Pressuring the press
Brendan O’Neill
GUARDIANS OF POWER: THE MYTH OF THE LIBERAL MEDIA by David Edwards and David Cromwell Pluto, £14.99, pp. 241, ISBN 0745324827 ✆ £11.99 (plus £2.45 p&p) 0870 429 6655 Ifeel I ought to start this review by letting the authors know that I will not enter into correspondence with them. However much they might loathe what I am about to say and wish to bombard me with emails ridiculing my reasoning, I regret to tell them that I will be far too busy to respond. That might look like a weird intro to a review, until you realise that the authors being reviewed — David Edwards and David Cromwell — run a pressure group called Medialens which is in the business of berating journalists (and encouraging others to do likewise) for their perceived prejudices. Medialens is like a radical leftist version of Ofcom, an unelected outfit that presumes the authority to lecture reporters and broadcasters, usually via email, about their shortcomings. This book provides a snapshot of the two Davids’ guerrilla campaigning over the past five years, during which they have publicly upbraided some of this country’s leading journalists.

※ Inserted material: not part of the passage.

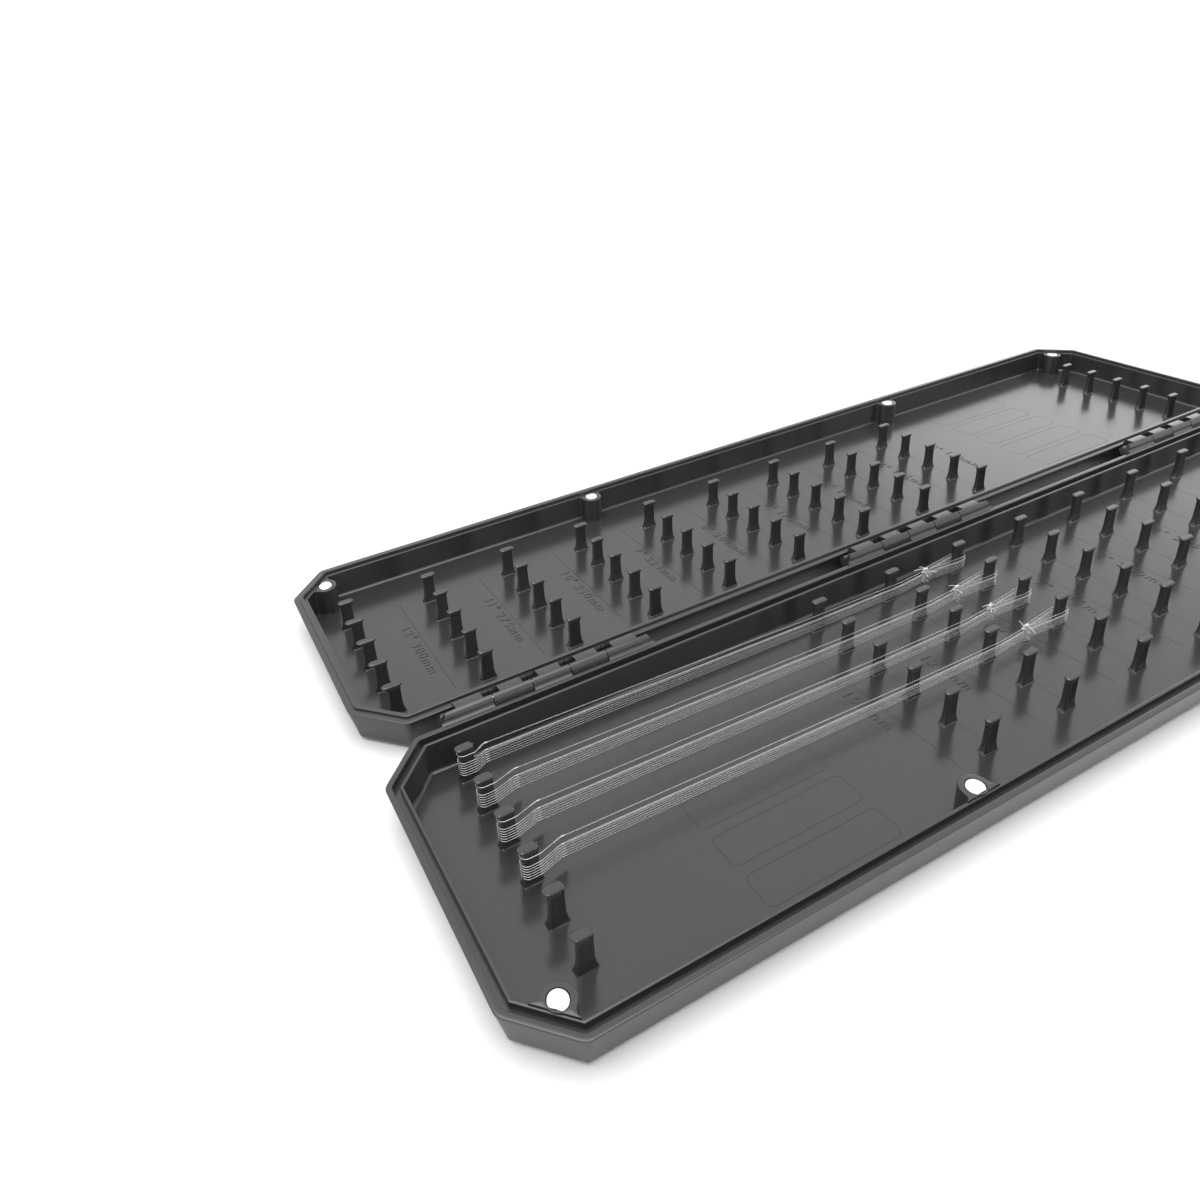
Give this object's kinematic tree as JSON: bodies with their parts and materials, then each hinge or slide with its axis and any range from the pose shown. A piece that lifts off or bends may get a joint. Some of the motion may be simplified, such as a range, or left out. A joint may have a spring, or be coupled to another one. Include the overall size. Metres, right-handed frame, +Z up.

The most gobsmacking thing is how many journalists respond to the authors’ green-ink antics. This collection republishes emails from Andrew Marr, Roger Alton, Nick Cohen and others, defending themselves, often at length, against Medialens’ accusations of bias. There is a truly cringeworthy email from the Guardian’s environment correspondent Paul Brown, who responds to claims that he has played down the corporate world’s attempts to smash the environmentalist movement by insisting that he is in fact so pro-green that questions have been asked of his professional judgment:
We have sympathetically reported boycotting Exxon/Esso, Shell and other corporations ... to the point where our balance as reporters has been questioned by our own editors not by outsiders. I think George Bush and his supporters are the most dangerous and nasty people on the planet ... but if I am to be effective as a journalist I have to protect myself [by] sticking to basic journalistic rules about balance.
Oh dear. So keen is Brown to demonstrate his greener-than-thou credentials to Medialens that he reveals that his own editors think him suspect and admits to seeing objectivity as little more than a cover — ‘protection’ — for his political views.
Yet beneath the authors’ self-righteousness and the various targeted journalists’ self-loathing (one thanks Medialens for pointing out the weakness of his reporting on Iraq and says he hopes he hasn’t ‘reinforced your propoganda [sic] model view of everyone who works for the corporate-owned media?!’), there is some good material here, especially on the liberal media’s servility during times of war. It’s useful to be reminded that some of the same outlets that lambast Blair for lying us into a bastard of a war in Iraq helped him to make war on Yugoslavia in 1999. Channel 4 News fancies itself as a brave voice of reason on Iraq, yet in 1999 its correspondent Alex Thomson proudly declared, ‘If you want to know why the public supported the war [on Yugoslavia], thank a journalist.’ Likewise Maggie O’Kane of the Guardian said it was ‘press reporting’ like hers that provided Blair with ‘the sympathy he needed to fight the good fight against Milosevic’. Her newspaper accuses Blair of dirty tricks over Iraq; seven years ago it was proud to do his dirty work on Yugoslavia.
But Edwards and Cromwell let themselves down again with the latter section on climate change. Having reprimanded the media for buying (and selling) the nonsensical notion that tinpot tyrants pose a grave threat to civilisation, they then tell us off for not treating seriously enough the true threat to life as we know it: global warming. ‘Our lives, the lives of our children ... are in grave danger,’ they warn, as if writing a voiceover for some dodgy disaster flick. And if the media do not alert people to this danger, then ‘there may well be no future for any of us’.
First, it strikes me as untrue that the media has been slack on climate change; often you cannot open a newspaper without reading shrill headlines about rising sea levels or declining butterfly populations. Second, why is it unacceptable for Blair and co. to scare the living Jesus out of us with tall tales about demented dictators, but okay for Edwards and Cromwell to declare that the end is nigh and it’s all the fault of the greedy masses and their habits of overconsumption which apparently are strangling the planet? In essence, the authors want to replace media fearmongering about WMD with media fearmongering about climate change. Both the mainstream media and its critics, it seems, are now in the business of scaring the public witless; they merely disagree over what will extinguish humanity first, hot wars or a hotter climate. This grisly competition of catastrophes is a sorry excuse for a grownup debate about life and politics in the 21st century.